The Kenny Rogers Children's Center is just one of many organizations that have benefited from the rodeo since it began in 1953. Among some of the numerous beneficiaries have been the Sikeston YMCA, Missouri Delta Medical Center, Southeast Missouri State University, Three Rivers College, food pantries, school systems, area law enforcement agencies, fire departments, homeless shelters, drug rehabilitation programs and many others.
"Over the last 10 years, we've given more than $1.5 million back into the community," Quick reported. The Sikeston Jaycees donated millions more prior to that, but Quick has only been a member of the organization since 2012 so he said he could only speak for the past decade.
Quick and Bizzell estimate the rodeo's expenses will be about $1.2 million this year to cover approximately $200,000 in prize money, various bills, the cost of entertainment, and the salary of the rodeo's one employee (everyone else associated with the event works on a volunteer basis). Whatever is left is donated to various charitable causes.
Ticket sales generate about half the rodeo's revenue followed by food and beverage sales and sponsorships.
"The gate is a huge source of revenue," Bizzell said. "We try to sell 10,300 tickets a night, which would be considered full capacity."
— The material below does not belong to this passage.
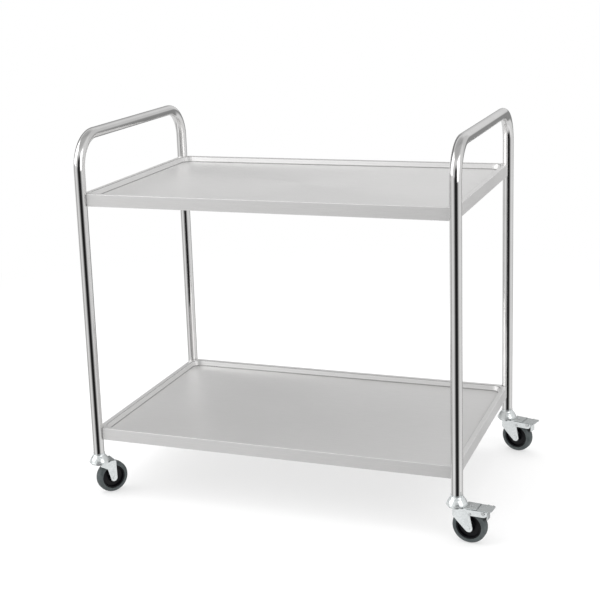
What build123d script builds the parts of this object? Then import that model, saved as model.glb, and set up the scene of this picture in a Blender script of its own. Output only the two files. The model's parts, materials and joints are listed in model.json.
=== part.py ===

Over the years, the rodeo has built a loyal following of fans.
"This is our 69th annual rodeo and I would love to see the stats about how many season ticket holder families have been attending since the first year," Bizzell said. "It's probably a large percentage because there have been families around that have supported us from the beginning."
As for sponsors, Bizzell said several of them — such as 3 Eagles Distributing of Southeast Missouri and Floyd's Equipment in Sikeston — have been longtime supporters "because they know their money is going to a good cause."
Although it is now one of the most successful rodeos on the PRCA circuit and second-biggest Jaycee event in Missouri (surpassed only by a joint event by the St. Charles and Jefferson City Jaycees annually at the Missouri State Fair), the Sikeston rodeo came within just one vote of never happening.
In the early 1950s, one of the Jaycees, Louis Jones, had an uncle named Art Saunders who worked as a traveling salesman for a milling company in Kansas City. During his travels in Western states, Saunders became a rodeo fan, and during a visit with Jones in the fall of 1952, Saunders suggested the Jaycees start a rodeo in Sikeston.
Jones pitched the idea to other Jaycees, but many of them were skeptical and had the misconception a rodeo was nothing more than a "wild West show" with actors dressed up like cowboys and Indians.
The project was debated for months until it finally came up for a vote at a Jaycee meeting in May 1953. Thirty-one of the group's 35 members attended the meeting and when the votes were counted, there were 16 in favor of the rodeo and 15 against it.
Because of that one vote margin, the first rodeo was held that September on the Sikeston VFW Memorial Park grounds. It didn't take long before the event outgrew its original location and was moved to its current 52-acre site on North Ingram Road.
The arena there, named in honor of Art Saunders, is said to be the only rodeo venue on the PRCA circuit shaped like a triangle. According to Quick, that's because at one time Sikeston was vying to host the Little League World Series there.
Tickets for this year's rodeo may be purchased online at www.sikestonrodeo.com or by calling (800) 455-BULL.
(By the way, it's possible Garth Brooks may have been thinking about Southeast Missouri when he released "Rodeo" in 1991 after all because he performed at the Sikeston rodeo in 1990.)